Repeat exactly the lines from the one containing "base_shell();" through the one containing "imported = [obj", both lines included, please, without any other lines.

** Start **

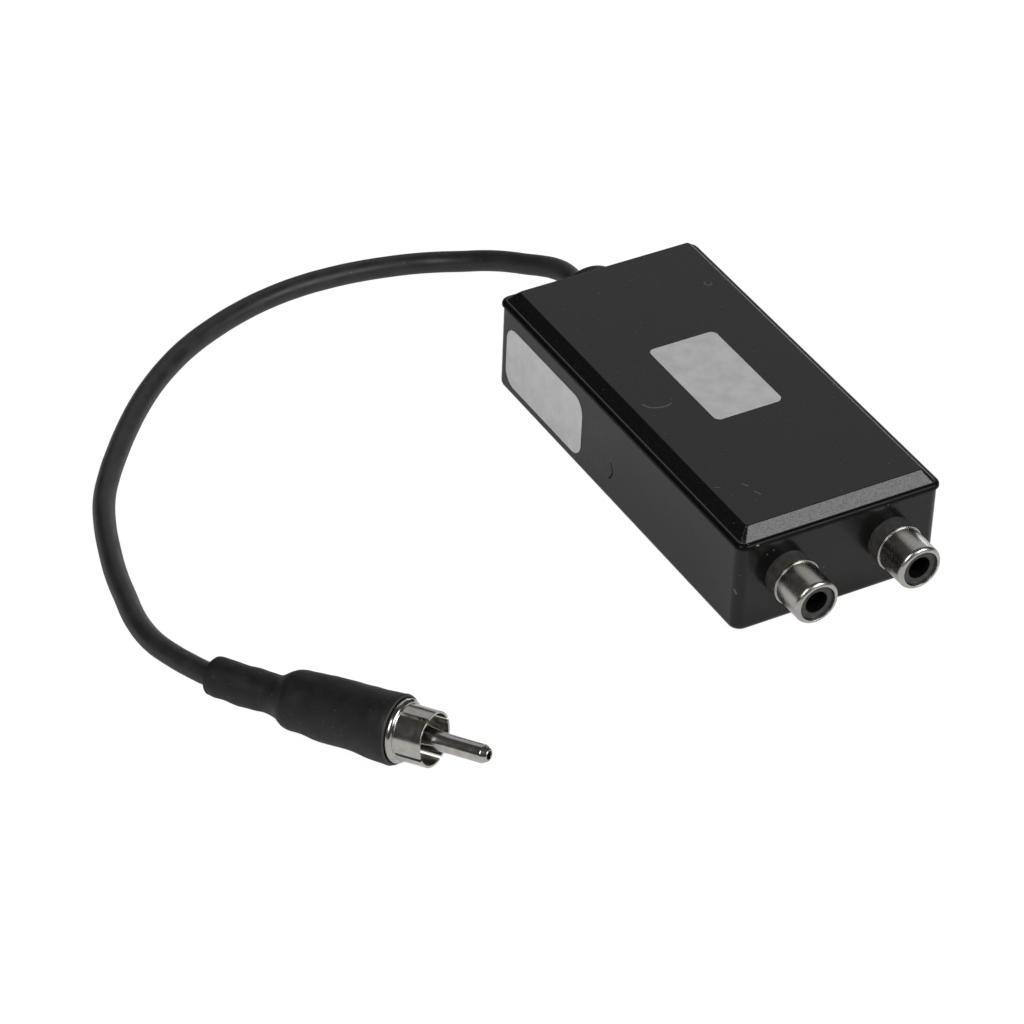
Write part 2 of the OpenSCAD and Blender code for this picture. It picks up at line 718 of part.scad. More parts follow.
module socket_contact(side) {
    color([0.78, 0.74, 0.6]) at_socket(side) {
        difference() {
            along_y(contact_y, contact_floor_y + contact_floor_t, contact_r + contact_t);
            along_y(contact_y - cut, contact_floor_y, contact_r);
            translate([-contact_slot_w / 2, contact_y - cut, 0])
                cube([contact_slot_w, contact_l - 2, contact_r + 2 * contact_t]);
        }
        along_y(contact_floor_y, front_in_y + contact_tail_l, contact_tail_r);
    }
}

module socket_tag(side) {
    color([0.8, 0.78, 0.7]) at_socket(side) difference() {
        union() {
            along_y(front_in_y, front_in_y + tag_t, tag_r);
            translate([side > 0 ? -tag_l : 0, front_in_y, -tag_w / 2]) cube([tag_l, tag_t, tag_w]);
        }
        along_y(front_in_y - cut, front_in_y + tag_t + cut, tail_r + fit_gap);
    }
}

module socket_nut(side) {
    color([0.75, 0.75, 0.73]) at_socket(side) difference() {
        translate([0, front_in_y + tag_t, 0]) rotate([-90, 0, 0]) rotate([0, 0, 30])
            cylinder(h = nut_t, r = nut_w / sqrt(3), $fn = 6);
        along_y(front_in_y, front_in_y + tag_t + nut_t + cut, tail_r + fit_gap);
    }
}

// Wires from the contacts' ends and the earth tags to the board
signal_y = front_in_y + contact_tail_l;
earth_y = front_in_y + tag_t;
earth_x = tag_in + 1.2;
wire_enter_z = board_top + 1.2;
wire_top_z = board_top + 0.2;
module signal_wires() {
    color([0.8, 0.15, 0.1]) for (side = [-1, 1]) swept_tube([
        [side * socket_x, signal_y, socket_z],
        [side * socket_x, signal_y + 1.6, socket_z],
        [side * (socket_x - 0.3), signal_y + 3, socket_z - 0.5],
        [side * (signal_hole[0] + 0.4), signal_hole[1] - 2, board_top + 2],
        [side * signal_hole[0], signal_hole[1] - 0.4, wire_enter_z],
        [side * signal_hole[0], signal_hole[1], wire_top_z],
        [side * signal_hole[0], signal_hole[1], wire_low]
    ], wire_r, wire_sides, [1, 0, 0]);
}

module earth_wires() {
    color([0.1, 0.1, 0.1]) for (side = [-1, 1]) swept_tube([
        [side * earth_x, earth_y, socket_z],
        [side * earth_x, earth_y + 1.4, socket_z],
        [side * earth_x, earth_y + 4, socket_z - 1.2],
        [side * earth_hole[0], earth_hole[1] - 3.6, board_top + 1.8],
        [side * earth_hole[0], earth_hole[1] - 0.6, wire_enter_z],
        [side * earth_hole[0], earth_hole[1], wire_top_z],
        [side * earth_hole[0], earth_hole[1], wire_low]
    ], wire_r, wire_sides, [1, 0, 0]);
}

// A wire from the cable's end in the case to a hole in the board
module cable_tail(x, hole, r) {
    swept_tube([
        [x, cable_in_y, cable_z],
        [x, cable_in_y - 1.6, cable_z],
        [(x + hole[0]) / 2, (cable_in_y + hole[1]) / 2, cable_z - 1.2],
        [hole[0], hole[1] + 0.6, wire_enter_z],
        [hole[0], hole[1], wire_top_z],
        [hole[0], hole[1], wire_low]
    ], r, wire_sides, [1, 0, 0]);
}

module cable_core_wire() {
    color([0.85, 0.85, 0.8]) cable_tail(0.7, core_hole, wire_r);
}

module cable_screen_wire() {
    color([0.7, 0.45, 0.25]) cable_tail(-0.8, screen_hole, wire_r + 0.15);
}

module cable_tie() {
    color([0.85, 0.85, 0.82]) translate([0, 0, cable_z]) difference() {
        union() {
            along_y(tie_y - tie_w, tie_y, cable_bore_r + tie_t);
            translate([-tie_head[0] / 2, tie_y - tie_w, 0]) cube([tie_head[0], tie_w, cable_bore_r + tie_head[2]]);
        }
        along_y(tie_y - tie_w - cut, tie_y + cut, cable_bore_r);
    }
}

module cable_grommet() {
    color([0.09, 0.09, 0.09]) translate([0, back_y, cable_z]) rotate([-90, 0, 0]) rotate_extrude() difference() {
        union() {
            square([grommet_r, grommet_l - grommet_edge_r]);
            square([grommet_r - grommet_edge_r, grommet_l]);
            translate([grommet_r - grommet_edge_r, grommet_l - grommet_edge_r]) circle(grommet_edge_r);
            translate([0, -wall_t - cut]) square([grommet_neck_r, wall_t + 2 * cut]);
            translate([0, -wall_t - grommet_back_t]) square([grommet_back_r, grommet_back_t]);
        }
        translate([-cut, -wall_t - grommet_back_t - cut])
            square([cable_bore_r + cut, wall_t + grommet_back_t + grommet_l + 2 * cut]);
        translate([-grommet_r, -grommet_l]) square([grommet_r, 3 * grommet_l]);
    }
}

module cable() {
    color([0.06, 0.06, 0.06]) swept_tube(cable_path, cable_r, cable_sides, [0, 0, 1]);
}

// Outline of the sleeve: radius and station along the plug's axis
sleeve_neck_r = sleeve_thin_r + 0.35;
sleeve_outline = [
    [sleeve_thin_r - 0.5, 0], [sleeve_thin_r - 0.1, 0.4], [sleeve_thin_r, 1],
    [sleeve_neck_r, sleeve_thin_l - 4], [sleeve_neck_r, sleeve_thin_l],
    [sleeve_neck_r + 0.7, sleeve_thin_l + 0.9], [sleeve_shoulder_r - 0.4, sleeve_thin_l + 1.8],
    [sleeve_shoulder_r - 0.1, sleeve_thin_l + 2.7], [sleeve_shoulder_r, sleeve_thin_l + 3.6],
    [sleeve_lip_r, sleeve_l - 0.4], [sleeve_lip_r - 0.1, sleeve_l]
];
module plug_sleeve() {
    color([0.1, 0.1, 0.1]) at_plug() difference() {
        rotate_extrude() polygon(concat([[0, 0]], sleeve_outline, [[0, sleeve_l]]));
        translate([0, 0, -cut]) cylinder(h = sleeve_l, r = cable_bore_r);
        translate([0, 0, barrel_s]) cylinder(h = barrel_l + cut, r = barrel_r + fit_gap);
        translate([0, 0, bead_s - fit_gap]) cylinder(h = bead_l, r = bead_r + fit_gap);
    }
}

module plug_body() {
    color([0.8, 0.8, 0.78]) at_plug() difference() {
        union() {
            translate([0, 0, barrel_s]) cylinder(h = crown_s - barrel_s, r = barrel_r);
            translate([0, 0, bead_s]) rotate_extrude() {
                square([bead_r - bead_l / 2, bead_l]);
                translate([bead_r - bead_l / 2, bead_l / 2]) circle(bead_l / 2);
            }
            translate([0, 0, crown_s - cut]) cylinder(h = crown_l + cut, r = crown_r);
        }
        translate([0, 0, barrel_s - cut]) cylinder(h = collar_l + 2 * cut, r = cable_bore_r);
        translate([0, 0, barrel_s + collar_l])
            cylinder(h = crown_s - plug_web_t - barrel_s - collar_l, r = barrel_in_r);
        translate([0, 0, crown_s - plug_web_t - cut]) cylinder(h = plug_web_t + cut, r = plug_insulator_r);
        translate([0, 0, crown_s - slice_t]) cylinder(h = crown_l + cut, r = crown_in_r);
        translate([0, 0, crown_s + crown_slot_foot]) for (turn = [0, 90]) rotate([0, 0, turn + crown_turn])
            translate([-2 * crown_r, -crown_slot_w / 2, 0]) cube([4 * crown_r, crown_slot_w, crown_l + cut]);
    }
}

module plug_insulator() {
    color([0.75, 0.72, 0.65]) at_plug() difference() {
        translate([0, 0, crown_s - plug_web_t]) cylinder(h = plug_web_t, r = plug_insulator_r - fit_gap);
        translate([0, 0, crown_s - plug_web_t - cut]) cylinder(h = plug_web_t + 2 * cut, r = pin_neck_r + fit_gap);
    }
}

module plug_pin() {
    tip_s = crown_end_s + pin_l;
    color([0.8, 0.8, 0.78]) at_plug() rotate_extrude() polygon([
        [0, pin_back_s], [pin_neck_r, pin_back_s], [pin_neck_r, crown_s], [pin_collar_r, crown_s],
        [pin_collar_r, crown_s + 0.4], [pin_r, crown_s + pin_collar_l],
        [pin_r, tip_s - pin_tip_l], [pin_r - 0.3, tip_s - 0.45], [pin_tip_r + 0.25, tip_s],
        [pin_tip_r, tip_s - 0.1], [pin_tip_r, tip_s - pin_hole_l], [0, tip_s - pin_hole_l]
    ]);
}

module plug_core_wire() {
    color([0.85, 0.85, 0.8]) at_plug() translate([0, 0, cable_end_s])
        cylinder(h = pin_back_s - cable_end_s, r = core_wire_r);
}

module top_label() {
    color([0.68, 0.68, 0.67]) translate([top_label_x, top_label_y, case_h]) linear_extrude(label_t)
        round_plate(top_label_w, top_label_l, top_label_r);
}

module side_label() {
    color([0.3, 0.3, 0.3]) translate([-wall_x, side_label_y, side_label_z]) rotate([0, -90, 0]) linear_extrude(label_t)
        round_plate(side_label_h, side_label_l, side_label_r);
}

base_shell();
lid();
lid_screws();
circuit_board();
board_screws();
choke_core();
choke_windings();
coil_cores();
coil_windings();
film_capacitors();
disc_capacitors();
resistors();
socket_bushing(-1);  // left_socket_bushing
socket_bushing(1);  // right_socket_bushing
socket_shell(-1);  // left_socket_shell
socket_shell(1);  // right_socket_shell
socket_insulator(-1);  // left_socket_insulator
socket_insulator(1);  // right_socket_insulator
socket_contact(-1);  // left_socket_contact
socket_contact(1);  // right_socket_contact
socket_tag(-1);  // left_socket_tag
socket_tag(1);  // right_socket_tag
socket_nut(-1);  // left_socket_nut
socket_nut(1);  // right_socket_nut
signal_wires();
earth_wires();
cable_core_wire();
cable_screen_wire();
cable_tie();
cable_grommet();
cable();
plug_sleeve();
plug_body();
plug_insulator();
plug_pin();
plug_core_wire();
top_label();
side_label();
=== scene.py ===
import math

import bmesh
import bpy
from mathutils import Matrix, Vector, noise


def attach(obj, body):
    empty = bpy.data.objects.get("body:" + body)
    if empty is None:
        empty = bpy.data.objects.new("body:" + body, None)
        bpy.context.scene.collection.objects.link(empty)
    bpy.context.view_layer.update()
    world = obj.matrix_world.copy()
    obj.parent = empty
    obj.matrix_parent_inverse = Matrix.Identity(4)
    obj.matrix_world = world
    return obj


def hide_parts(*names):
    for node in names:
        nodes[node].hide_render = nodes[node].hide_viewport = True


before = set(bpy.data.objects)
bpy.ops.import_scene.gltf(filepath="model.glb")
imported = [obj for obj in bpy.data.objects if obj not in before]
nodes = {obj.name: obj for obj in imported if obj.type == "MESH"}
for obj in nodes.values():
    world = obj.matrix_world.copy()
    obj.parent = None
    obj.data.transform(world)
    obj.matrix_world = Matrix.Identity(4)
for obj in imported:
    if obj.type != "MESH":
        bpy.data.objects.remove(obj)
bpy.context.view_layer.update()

mm = 0.001

# View: a long lens, looking down on the sockets' end from the left, as the picture was taken.
# The case lies a little turned in the frame, because the camera is rolled by two degrees.
view_azimuth = math.radians(-30.75)
view_elevation = math.radians(37.28)
view_roll = math.radians(2.31)
view_distance = 756.59 * mm
view_target = Vector((-42.68, -5.36, 10)) * mm
lens_mm = 158.70

towards = Vector((
    math.sin(view_azimuth) * math.cos(view_elevation),
    -math.cos(view_azimuth) * math.cos(view_elevation),
    math.sin(view_elevation),
))
level = Vector((math.cos(view_azimuth), math.sin(view_azimuth), 0))
upright = towards.cross(level)
right = math.cos(view_roll) * level + math.sin(view_roll) * upright
up = math.cos(view_roll) * upright - math.sin(view_roll) * level
camera = bpy.data.objects.new("camera", bpy.data.cameras.new("camera"))
camera.data.lens = lens_mm
camera.data.sensor_width = 36
camera.data.clip_start = 0.05
camera.matrix_world = Matrix.Translation(view_target + towards * view_distance) @ Matrix(
    (right, up, towards)
).transposed().to_4x4()
bpy.context.scene.collection.objects.link(camera)
bpy.context.scene.camera = camera
bpy.context.scene.view_settings.view_transform = "Standard"


# Cable: a screened audio lead with a soft black jacket, 3.9 mm thick. It leaves the case through
# the grommet, drops to the table, lies there in one wide bend and rises again into the plug.
class Wire:
    """A socket of a finish. Sums on it add Math nodes."""

    def __init__(self, finish, socket):
        self.finish = finish
        self.socket = socket

    def sum(self, operation, *values):
        return self.finish.add("ShaderNodeMath", {"operation": operation}, dict(enumerate(values)))

    def __add__(self, other):
        return self.sum("ADD", self, other)

    __radd__ = __add__

    def __mul__(self, other):
        return self.sum("MULTIPLY", self, other)

    __rmul__ = __mul__

    def __sub__(self, other):
        return self.sum("SUBTRACT", self, other)

    def __rsub__(self, other):
        return self.sum("SUBTRACT", other, self)

    def __abs__(self):
        return self.sum("ABSOLUTE", self)

    def step(self, low, high, a=0.0, b=1.0):
        """Goes smoothly from a to b as this goes from low to high."""
        return self.finish.add(
            "ShaderNodeMapRange",
            {"interpolation_type": "SMOOTHSTEP"},
            {0: self, 1: low, 2: high, 3: a, 4: b},
        )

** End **

### Task output
base_shell();
lid();
lid_screws();
circuit_board();
board_screws();
choke_core();
choke_windings();
coil_cores();
coil_windings();
film_capacitors();
disc_capacitors();
resistors();
socket_bushing(-1);  // left_socket_bushing
socket_bushing(1);  // right_socket_bushing
socket_shell(-1);  // left_socket_shell
socket_shell(1);  // right_socket_shell
socket_insulator(-1);  // left_socket_insulator
socket_insulator(1);  // right_socket_insulator
socket_contact(-1);  // left_socket_contact
socket_contact(1);  // right_socket_contact
socket_tag(-1);  // left_socket_tag
socket_tag(1);  // right_socket_tag
socket_nut(-1);  // left_socket_nut
socket_nut(1);  // right_socket_nut
signal_wires();
earth_wires();
cable_core_wire();
cable_screen_wire();
cable_tie();
cable_grommet();
cable();
plug_sleeve();
plug_body();
plug_insulator();
plug_pin();
plug_core_wire();
top_label();
side_label();
=== scene.py ===
import math

import bmesh
import bpy
from mathutils import Matrix, Vector, noise


def attach(obj, body):
    empty = bpy.data.objects.get("body:" + body)
    if empty is None:
        empty = bpy.data.objects.new("body:" + body, None)
        bpy.context.scene.collection.objects.link(empty)
    bpy.context.view_layer.update()
    world = obj.matrix_world.copy()
    obj.parent = empty
    obj.matrix_parent_inverse = Matrix.Identity(4)
    obj.matrix_world = world
    return obj


def hide_parts(*names):
    for node in names:
        nodes[node].hide_render = nodes[node].hide_viewport = True


before = set(bpy.data.objects)
bpy.ops.import_scene.gltf(filepath="model.glb")
imported = [obj for obj in bpy.data.objects if obj not in before]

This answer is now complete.